→ **Required task**: Repeat exactly, and only, the lines from the one that contains "make_header()" through the one that contains "from mathutils import Matrix, Vector", both ends included.

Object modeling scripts
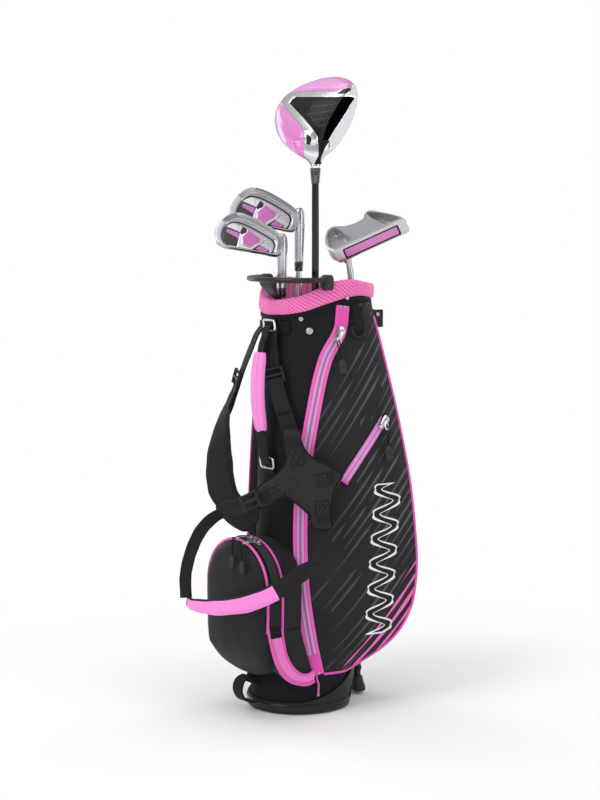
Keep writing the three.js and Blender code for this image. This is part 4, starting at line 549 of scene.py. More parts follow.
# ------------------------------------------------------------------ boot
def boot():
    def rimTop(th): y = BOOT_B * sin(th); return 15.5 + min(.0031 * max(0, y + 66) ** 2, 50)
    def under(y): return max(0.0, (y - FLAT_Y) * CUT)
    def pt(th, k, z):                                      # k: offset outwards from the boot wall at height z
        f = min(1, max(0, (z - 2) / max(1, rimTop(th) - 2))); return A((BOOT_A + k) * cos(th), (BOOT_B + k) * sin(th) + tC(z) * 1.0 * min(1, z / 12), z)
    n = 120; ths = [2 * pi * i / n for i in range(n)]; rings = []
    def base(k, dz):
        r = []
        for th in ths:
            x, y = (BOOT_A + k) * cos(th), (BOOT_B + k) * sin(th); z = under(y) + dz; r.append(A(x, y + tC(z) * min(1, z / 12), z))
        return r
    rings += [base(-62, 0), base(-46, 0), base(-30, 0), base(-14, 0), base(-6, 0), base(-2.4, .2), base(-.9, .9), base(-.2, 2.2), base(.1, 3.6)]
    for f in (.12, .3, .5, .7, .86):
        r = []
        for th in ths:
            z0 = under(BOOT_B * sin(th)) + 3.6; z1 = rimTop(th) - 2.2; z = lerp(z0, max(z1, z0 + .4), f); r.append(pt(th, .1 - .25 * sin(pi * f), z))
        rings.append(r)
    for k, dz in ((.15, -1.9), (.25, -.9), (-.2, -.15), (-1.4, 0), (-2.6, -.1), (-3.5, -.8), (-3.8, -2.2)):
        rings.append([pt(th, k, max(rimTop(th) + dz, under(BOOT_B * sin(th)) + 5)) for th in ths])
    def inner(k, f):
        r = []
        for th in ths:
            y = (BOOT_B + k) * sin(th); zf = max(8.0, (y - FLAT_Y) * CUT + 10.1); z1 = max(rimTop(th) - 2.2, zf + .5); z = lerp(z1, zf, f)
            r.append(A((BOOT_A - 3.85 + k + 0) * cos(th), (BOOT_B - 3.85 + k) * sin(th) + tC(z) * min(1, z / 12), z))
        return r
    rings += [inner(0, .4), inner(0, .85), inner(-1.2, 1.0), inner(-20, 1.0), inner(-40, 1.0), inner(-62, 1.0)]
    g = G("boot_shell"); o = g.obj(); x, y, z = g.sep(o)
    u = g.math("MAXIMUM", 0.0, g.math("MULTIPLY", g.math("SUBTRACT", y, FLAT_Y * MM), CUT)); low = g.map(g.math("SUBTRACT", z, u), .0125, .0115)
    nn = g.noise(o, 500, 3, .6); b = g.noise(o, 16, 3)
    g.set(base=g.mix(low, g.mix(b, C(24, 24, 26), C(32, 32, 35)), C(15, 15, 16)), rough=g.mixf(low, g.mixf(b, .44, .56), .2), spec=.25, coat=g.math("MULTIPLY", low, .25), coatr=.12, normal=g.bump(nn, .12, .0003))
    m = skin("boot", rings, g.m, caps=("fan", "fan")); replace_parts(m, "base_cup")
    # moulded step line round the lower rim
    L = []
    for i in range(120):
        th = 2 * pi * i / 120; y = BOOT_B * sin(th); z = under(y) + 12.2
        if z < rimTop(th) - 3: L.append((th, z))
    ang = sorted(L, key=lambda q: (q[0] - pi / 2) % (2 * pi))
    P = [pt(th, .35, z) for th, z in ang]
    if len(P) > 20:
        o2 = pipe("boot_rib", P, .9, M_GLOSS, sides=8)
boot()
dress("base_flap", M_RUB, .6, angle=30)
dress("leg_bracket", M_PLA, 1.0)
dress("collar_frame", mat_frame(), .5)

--

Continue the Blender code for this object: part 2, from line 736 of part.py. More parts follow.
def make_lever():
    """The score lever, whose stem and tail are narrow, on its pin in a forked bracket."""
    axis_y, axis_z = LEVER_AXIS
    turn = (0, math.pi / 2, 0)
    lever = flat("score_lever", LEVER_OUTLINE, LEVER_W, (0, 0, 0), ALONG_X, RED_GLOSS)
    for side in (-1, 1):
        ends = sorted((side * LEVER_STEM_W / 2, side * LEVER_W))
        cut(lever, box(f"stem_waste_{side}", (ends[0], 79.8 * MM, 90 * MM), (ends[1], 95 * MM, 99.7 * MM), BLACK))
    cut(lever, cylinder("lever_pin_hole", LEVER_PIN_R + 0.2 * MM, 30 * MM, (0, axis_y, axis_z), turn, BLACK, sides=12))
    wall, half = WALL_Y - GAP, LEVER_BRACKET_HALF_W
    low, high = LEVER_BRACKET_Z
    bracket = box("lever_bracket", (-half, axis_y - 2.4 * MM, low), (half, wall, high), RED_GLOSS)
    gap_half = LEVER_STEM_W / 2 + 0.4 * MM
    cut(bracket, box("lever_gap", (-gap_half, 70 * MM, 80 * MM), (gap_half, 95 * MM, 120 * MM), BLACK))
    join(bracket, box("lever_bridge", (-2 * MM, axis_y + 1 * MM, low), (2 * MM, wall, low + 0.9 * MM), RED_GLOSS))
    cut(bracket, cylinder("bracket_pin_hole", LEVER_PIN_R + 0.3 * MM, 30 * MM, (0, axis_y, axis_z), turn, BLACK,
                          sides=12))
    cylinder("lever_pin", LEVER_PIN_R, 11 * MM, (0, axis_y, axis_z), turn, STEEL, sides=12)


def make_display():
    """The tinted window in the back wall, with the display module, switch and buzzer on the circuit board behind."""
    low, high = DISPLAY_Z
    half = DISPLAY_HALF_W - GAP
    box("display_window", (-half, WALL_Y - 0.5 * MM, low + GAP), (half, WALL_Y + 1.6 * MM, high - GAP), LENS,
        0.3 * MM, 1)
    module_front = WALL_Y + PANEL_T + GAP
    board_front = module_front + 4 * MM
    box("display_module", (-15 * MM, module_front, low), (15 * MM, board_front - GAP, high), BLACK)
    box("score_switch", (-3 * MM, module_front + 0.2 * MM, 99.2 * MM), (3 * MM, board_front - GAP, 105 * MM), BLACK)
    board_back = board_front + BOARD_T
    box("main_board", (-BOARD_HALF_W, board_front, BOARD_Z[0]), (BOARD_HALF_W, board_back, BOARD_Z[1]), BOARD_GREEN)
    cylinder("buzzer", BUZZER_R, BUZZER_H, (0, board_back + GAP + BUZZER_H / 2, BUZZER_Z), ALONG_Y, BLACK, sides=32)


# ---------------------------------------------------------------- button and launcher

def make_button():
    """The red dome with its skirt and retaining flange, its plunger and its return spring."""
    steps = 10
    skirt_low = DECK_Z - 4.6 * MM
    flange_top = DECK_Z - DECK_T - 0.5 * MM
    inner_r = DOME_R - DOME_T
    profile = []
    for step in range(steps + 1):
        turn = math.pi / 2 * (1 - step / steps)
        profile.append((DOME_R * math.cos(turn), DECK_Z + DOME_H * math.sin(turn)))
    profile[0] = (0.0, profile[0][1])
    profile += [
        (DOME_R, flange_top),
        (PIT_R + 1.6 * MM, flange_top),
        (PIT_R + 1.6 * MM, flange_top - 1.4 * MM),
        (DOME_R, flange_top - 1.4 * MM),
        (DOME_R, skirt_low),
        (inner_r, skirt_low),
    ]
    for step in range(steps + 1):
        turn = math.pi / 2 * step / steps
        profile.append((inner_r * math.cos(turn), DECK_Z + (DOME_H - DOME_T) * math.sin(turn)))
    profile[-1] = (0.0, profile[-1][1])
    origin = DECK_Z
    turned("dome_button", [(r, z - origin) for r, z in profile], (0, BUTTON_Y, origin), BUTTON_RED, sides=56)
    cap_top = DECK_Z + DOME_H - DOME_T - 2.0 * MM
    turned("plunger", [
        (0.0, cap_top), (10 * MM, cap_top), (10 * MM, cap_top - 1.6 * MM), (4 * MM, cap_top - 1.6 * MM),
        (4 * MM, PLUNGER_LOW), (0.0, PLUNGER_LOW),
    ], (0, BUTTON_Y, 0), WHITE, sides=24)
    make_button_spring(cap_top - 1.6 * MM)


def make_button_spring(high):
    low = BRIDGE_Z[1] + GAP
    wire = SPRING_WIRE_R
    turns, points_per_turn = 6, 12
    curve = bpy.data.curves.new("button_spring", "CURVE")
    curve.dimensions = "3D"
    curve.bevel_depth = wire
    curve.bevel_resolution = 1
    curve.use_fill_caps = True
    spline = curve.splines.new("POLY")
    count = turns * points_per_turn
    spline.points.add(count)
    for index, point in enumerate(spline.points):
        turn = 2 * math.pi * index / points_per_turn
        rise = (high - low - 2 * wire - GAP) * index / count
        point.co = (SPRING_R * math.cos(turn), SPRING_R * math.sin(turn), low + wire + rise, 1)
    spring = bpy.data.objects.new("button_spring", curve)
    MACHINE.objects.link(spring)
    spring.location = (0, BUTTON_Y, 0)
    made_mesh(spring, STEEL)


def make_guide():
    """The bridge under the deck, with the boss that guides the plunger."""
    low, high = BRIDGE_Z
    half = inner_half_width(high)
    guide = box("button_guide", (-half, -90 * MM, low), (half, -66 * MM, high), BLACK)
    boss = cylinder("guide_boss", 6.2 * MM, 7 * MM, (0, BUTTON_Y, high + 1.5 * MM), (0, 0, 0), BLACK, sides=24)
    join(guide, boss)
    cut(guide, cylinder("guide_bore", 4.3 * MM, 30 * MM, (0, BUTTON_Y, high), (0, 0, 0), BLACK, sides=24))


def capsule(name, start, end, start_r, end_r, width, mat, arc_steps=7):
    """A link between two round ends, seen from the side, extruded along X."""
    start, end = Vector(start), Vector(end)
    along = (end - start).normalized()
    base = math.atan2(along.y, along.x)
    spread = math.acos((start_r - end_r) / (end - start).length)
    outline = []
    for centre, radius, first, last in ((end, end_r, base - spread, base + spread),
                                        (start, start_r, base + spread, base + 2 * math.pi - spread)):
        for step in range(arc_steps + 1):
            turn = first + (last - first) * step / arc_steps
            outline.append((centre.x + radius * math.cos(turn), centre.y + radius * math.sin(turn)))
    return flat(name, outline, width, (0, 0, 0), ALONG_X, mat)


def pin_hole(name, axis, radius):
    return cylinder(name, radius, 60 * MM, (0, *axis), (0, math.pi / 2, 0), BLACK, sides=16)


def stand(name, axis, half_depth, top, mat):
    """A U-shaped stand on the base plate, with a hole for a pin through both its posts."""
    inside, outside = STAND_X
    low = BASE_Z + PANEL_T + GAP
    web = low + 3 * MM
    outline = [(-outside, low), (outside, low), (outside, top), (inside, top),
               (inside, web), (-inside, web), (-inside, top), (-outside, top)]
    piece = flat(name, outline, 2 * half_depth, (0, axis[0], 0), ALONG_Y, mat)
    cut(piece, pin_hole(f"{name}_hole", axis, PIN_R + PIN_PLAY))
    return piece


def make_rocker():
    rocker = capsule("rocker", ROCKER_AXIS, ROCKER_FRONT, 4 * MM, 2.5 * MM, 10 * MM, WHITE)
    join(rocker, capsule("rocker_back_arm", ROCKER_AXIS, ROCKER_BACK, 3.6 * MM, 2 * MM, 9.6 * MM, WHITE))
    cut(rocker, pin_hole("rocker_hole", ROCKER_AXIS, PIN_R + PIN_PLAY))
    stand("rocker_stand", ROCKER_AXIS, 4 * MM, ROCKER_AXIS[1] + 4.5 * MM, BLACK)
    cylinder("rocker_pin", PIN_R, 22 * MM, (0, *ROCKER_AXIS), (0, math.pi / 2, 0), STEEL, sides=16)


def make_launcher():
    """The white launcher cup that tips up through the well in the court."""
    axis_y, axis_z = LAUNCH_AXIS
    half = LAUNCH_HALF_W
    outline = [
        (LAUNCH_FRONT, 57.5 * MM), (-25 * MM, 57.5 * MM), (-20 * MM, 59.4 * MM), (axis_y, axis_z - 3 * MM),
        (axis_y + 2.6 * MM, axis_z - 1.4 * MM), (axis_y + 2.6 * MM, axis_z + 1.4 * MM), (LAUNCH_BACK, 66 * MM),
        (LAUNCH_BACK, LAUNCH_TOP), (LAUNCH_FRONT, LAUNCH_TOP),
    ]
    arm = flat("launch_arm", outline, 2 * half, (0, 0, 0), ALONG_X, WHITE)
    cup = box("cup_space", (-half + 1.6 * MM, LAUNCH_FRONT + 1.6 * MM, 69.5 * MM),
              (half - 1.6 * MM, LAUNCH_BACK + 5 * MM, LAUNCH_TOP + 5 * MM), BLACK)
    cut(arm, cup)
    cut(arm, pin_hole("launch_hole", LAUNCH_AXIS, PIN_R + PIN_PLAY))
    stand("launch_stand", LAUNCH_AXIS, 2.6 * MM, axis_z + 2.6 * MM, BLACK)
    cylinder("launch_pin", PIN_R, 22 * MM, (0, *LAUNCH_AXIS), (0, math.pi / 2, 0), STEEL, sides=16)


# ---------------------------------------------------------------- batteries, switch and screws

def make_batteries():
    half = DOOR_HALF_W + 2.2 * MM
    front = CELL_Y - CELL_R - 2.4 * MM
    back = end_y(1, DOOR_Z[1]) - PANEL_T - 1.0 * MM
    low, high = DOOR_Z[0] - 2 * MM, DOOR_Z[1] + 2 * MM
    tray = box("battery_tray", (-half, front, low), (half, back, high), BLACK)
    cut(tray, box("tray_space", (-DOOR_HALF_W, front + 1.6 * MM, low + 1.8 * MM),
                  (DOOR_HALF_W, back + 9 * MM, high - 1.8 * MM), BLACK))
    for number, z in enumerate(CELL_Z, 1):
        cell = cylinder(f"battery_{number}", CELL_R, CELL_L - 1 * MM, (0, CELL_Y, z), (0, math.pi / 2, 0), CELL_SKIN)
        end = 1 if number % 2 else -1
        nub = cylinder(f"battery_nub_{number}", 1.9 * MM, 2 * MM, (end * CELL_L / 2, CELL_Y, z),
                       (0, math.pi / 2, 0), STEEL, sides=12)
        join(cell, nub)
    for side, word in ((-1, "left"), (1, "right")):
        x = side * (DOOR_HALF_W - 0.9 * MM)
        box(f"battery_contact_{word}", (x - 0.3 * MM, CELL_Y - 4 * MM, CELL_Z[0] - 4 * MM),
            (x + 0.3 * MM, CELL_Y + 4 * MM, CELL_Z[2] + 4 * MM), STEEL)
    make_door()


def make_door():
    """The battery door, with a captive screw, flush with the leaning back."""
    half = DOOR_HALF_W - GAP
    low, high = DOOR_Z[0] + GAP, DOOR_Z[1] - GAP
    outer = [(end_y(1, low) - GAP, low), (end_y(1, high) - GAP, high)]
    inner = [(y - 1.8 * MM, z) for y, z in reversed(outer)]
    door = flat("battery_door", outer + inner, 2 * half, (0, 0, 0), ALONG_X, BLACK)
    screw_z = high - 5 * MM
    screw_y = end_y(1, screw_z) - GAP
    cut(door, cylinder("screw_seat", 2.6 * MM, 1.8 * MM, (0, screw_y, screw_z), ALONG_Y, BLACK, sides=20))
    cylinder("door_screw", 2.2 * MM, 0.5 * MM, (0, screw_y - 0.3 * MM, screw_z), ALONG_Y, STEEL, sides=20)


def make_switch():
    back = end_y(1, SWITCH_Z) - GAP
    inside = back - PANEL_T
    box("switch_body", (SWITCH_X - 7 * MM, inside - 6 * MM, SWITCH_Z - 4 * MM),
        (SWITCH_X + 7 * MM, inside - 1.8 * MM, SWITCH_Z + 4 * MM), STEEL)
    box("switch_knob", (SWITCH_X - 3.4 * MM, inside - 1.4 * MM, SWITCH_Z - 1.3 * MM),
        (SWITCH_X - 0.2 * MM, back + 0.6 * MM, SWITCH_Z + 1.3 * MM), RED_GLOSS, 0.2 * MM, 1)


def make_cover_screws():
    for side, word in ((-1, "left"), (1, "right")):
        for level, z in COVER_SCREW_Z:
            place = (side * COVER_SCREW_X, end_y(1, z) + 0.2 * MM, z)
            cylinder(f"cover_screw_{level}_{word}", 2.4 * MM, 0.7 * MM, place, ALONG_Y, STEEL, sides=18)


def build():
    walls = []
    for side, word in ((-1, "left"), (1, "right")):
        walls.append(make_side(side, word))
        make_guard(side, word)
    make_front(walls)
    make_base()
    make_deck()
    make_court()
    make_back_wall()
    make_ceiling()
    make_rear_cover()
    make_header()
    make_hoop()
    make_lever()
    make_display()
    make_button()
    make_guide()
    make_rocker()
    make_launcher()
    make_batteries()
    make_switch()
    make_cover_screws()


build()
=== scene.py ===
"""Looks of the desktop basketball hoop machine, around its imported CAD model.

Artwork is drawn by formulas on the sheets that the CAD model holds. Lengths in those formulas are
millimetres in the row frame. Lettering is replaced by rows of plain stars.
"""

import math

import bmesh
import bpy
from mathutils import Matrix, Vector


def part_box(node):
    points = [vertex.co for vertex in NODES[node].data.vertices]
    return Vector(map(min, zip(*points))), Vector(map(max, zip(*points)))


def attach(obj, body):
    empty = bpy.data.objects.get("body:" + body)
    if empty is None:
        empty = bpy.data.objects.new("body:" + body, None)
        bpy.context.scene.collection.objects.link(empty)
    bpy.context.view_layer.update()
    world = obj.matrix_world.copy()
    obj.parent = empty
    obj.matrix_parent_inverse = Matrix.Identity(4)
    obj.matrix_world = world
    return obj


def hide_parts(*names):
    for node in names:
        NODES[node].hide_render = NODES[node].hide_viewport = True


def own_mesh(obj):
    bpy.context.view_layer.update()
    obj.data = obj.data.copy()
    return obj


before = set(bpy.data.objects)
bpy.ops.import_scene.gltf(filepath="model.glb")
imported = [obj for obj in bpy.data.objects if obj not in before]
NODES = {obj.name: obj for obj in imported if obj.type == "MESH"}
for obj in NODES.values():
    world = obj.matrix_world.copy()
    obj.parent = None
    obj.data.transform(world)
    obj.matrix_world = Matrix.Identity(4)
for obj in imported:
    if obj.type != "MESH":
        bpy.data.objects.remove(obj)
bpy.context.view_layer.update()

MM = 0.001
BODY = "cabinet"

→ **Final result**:
    make_header()
    make_hoop()
    make_lever()
    make_display()
    make_button()
    make_guide()
    make_rocker()
    make_launcher()
    make_batteries()
    make_switch()
    make_cover_screws()


build()
=== scene.py ===
"""Looks of the desktop basketball hoop machine, around its imported CAD model.

Artwork is drawn by formulas on the sheets that the CAD model holds. Lengths in those formulas are
millimetres in the row frame. Lettering is replaced by rows of plain stars.
"""

import math

import bmesh
import bpy
from mathutils import Matrix, Vector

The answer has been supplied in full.